# TASK TO COMPLETE
From the entries below, extract every line that includes the word "this".

* * * * * * * * *

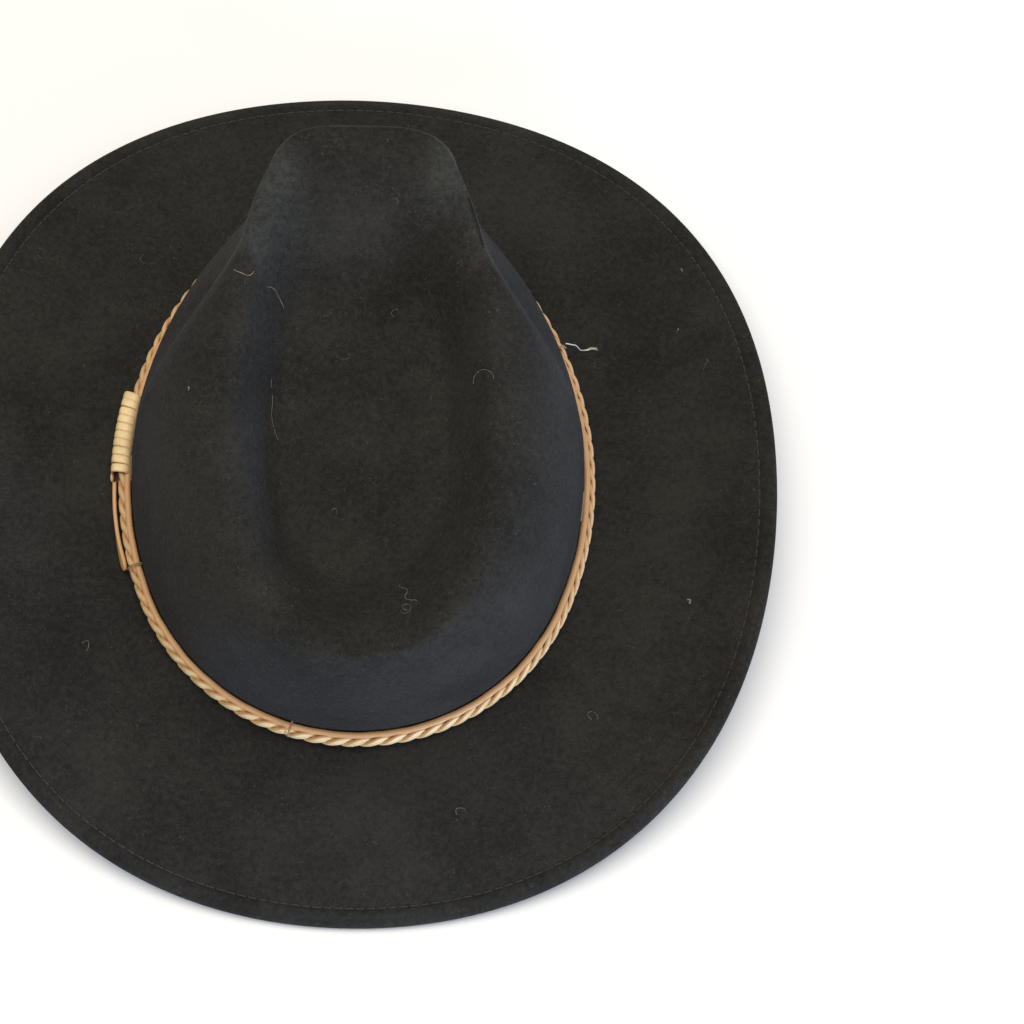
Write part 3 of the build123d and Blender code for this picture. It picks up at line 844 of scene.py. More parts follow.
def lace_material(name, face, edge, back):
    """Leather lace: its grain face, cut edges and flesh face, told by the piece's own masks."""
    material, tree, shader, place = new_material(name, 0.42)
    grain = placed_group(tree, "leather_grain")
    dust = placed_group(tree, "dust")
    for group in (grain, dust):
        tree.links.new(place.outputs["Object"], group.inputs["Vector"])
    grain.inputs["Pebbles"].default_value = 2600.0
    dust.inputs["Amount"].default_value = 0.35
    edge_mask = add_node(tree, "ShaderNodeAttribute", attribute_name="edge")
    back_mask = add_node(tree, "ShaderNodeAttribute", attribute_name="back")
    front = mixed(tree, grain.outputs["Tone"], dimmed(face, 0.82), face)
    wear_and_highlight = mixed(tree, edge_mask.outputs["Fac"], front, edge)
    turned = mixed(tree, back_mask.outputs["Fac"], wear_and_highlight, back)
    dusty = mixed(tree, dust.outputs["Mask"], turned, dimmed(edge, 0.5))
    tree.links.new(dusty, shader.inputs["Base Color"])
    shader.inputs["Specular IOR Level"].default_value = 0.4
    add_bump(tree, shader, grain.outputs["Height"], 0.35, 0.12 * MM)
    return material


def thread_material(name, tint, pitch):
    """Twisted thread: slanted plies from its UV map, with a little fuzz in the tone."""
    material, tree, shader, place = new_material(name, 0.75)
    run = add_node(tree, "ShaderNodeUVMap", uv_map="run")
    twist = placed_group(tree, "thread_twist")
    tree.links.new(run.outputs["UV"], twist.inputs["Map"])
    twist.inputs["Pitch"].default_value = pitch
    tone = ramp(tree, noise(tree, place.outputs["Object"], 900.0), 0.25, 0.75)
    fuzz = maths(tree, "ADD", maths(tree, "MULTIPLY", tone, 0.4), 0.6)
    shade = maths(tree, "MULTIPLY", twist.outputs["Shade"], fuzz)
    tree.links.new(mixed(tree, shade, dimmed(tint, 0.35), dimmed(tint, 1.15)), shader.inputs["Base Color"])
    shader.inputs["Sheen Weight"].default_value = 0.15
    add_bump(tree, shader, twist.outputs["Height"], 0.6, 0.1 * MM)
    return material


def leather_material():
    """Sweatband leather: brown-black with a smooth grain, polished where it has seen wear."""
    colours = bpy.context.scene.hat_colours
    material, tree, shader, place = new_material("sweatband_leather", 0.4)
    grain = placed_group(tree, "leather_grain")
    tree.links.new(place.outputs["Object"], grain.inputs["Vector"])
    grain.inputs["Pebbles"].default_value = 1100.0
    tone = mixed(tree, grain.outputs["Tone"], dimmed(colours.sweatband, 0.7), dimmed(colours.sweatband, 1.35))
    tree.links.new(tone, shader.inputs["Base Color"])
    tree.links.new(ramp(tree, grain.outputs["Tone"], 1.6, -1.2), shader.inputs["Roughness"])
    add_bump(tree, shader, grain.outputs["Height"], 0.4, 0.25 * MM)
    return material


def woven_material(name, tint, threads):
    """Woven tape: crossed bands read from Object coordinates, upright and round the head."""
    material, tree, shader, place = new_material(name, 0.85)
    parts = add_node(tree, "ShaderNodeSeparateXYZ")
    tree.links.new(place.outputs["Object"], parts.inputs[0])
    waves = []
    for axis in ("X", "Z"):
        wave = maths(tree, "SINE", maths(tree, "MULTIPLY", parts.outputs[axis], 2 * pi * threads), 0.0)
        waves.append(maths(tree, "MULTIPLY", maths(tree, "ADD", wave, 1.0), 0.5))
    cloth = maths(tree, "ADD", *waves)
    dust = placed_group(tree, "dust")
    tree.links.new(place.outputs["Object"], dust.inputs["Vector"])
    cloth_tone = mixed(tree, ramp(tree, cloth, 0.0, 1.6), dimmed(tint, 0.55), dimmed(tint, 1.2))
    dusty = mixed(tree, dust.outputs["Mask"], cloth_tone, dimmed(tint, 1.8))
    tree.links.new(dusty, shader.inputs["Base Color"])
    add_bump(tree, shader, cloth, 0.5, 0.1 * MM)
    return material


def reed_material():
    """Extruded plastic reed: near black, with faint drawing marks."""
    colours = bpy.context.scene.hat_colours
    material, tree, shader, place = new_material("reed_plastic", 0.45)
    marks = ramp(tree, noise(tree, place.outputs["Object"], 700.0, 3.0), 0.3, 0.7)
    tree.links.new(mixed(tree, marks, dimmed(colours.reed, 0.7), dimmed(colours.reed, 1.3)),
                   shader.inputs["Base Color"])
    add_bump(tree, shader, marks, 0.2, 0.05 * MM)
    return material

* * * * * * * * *

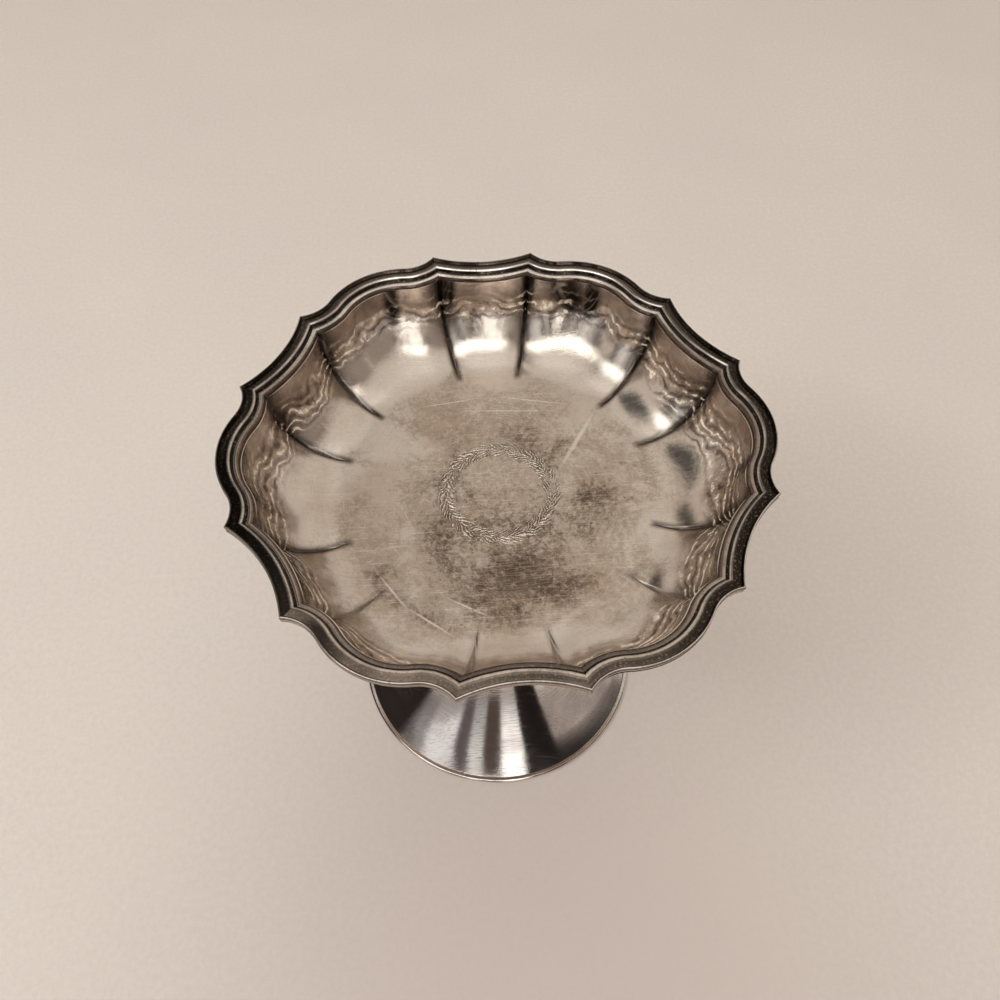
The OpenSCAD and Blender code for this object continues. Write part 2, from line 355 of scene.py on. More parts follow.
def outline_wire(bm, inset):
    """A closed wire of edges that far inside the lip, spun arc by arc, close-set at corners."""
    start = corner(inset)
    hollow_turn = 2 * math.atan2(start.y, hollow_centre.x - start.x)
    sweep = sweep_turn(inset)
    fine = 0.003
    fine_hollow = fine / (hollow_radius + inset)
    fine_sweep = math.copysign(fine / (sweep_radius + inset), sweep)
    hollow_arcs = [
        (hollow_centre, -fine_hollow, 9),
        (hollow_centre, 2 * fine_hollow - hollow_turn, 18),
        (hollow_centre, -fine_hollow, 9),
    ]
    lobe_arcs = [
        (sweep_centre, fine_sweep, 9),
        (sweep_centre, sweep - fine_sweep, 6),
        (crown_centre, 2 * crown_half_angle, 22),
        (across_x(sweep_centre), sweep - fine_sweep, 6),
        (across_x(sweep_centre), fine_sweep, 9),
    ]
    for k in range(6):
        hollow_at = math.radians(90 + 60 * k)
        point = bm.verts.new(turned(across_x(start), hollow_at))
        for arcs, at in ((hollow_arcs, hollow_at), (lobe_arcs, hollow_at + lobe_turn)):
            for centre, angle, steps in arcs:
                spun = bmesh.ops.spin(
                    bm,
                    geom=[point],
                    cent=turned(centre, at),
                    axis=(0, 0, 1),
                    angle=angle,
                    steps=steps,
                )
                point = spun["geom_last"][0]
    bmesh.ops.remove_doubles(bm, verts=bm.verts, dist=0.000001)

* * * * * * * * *

# FINAL RESULT
Write part 3 of the build123d and Blender code for this picture. It picks up at line 844 of scene.py. More parts follow.
The OpenSCAD and Blender code for this object continues. Write part 2, from line 355 of scene.py on. More parts follow.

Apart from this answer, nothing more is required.